Another of Curtis’ big passions was cricket, a sport where the Windies (or “West Indies”, a multi-national team comprised of Caribbean countries and territories) have long been able to compete with the very best teams in the world. Brian Lara, a Trinidadian former cricket player who is widely considered to be one of the greatest batsmen of all time, was one of Curtis’ heroes and he was thrilled at any opportunity he could find to talk to trading partners or liquidity partners about the sport.
Politics was another area of interest for Curtis, with friends indicating that he followed all the latest political developments in both Canada and Trinidad avidly.
“He was quite a political guy,” says Law. “And he liked real world issues, so he enjoyed following politics and seeing the impact that it would have on FX.”

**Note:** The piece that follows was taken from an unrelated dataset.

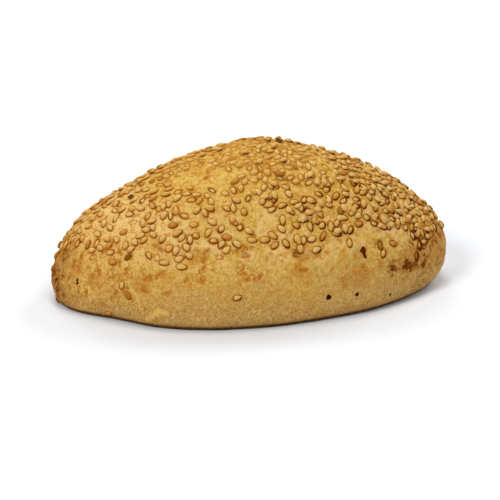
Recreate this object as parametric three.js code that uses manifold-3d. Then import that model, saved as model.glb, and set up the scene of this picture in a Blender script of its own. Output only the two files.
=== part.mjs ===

But above all of this, it seems that Curtis loved people.
Everyone who knew Curtis talks about his ability to light up a room because he was unerringly able to find common ground and develop a personal connection with anyone and everyone that he met. In some cases this could lead to a rather dry and technical meeting becoming full of laughter, but equally it could lead to the discovery over Sunday lunch that both Curtis and Law’s youngest daughter both subscribed to the Disney Channel.
And all of these personal connections that he developed all over the world are why there has been such a global outpouring of sadness. The people who he touched in this industry are mourning not the stories that Curtis left behind, but the fact that fact that he won’t be able to tell anymore.
Or, as Law puts it: “The real sadness of this conversation is that the best person to tell Curtis’ story would be him!”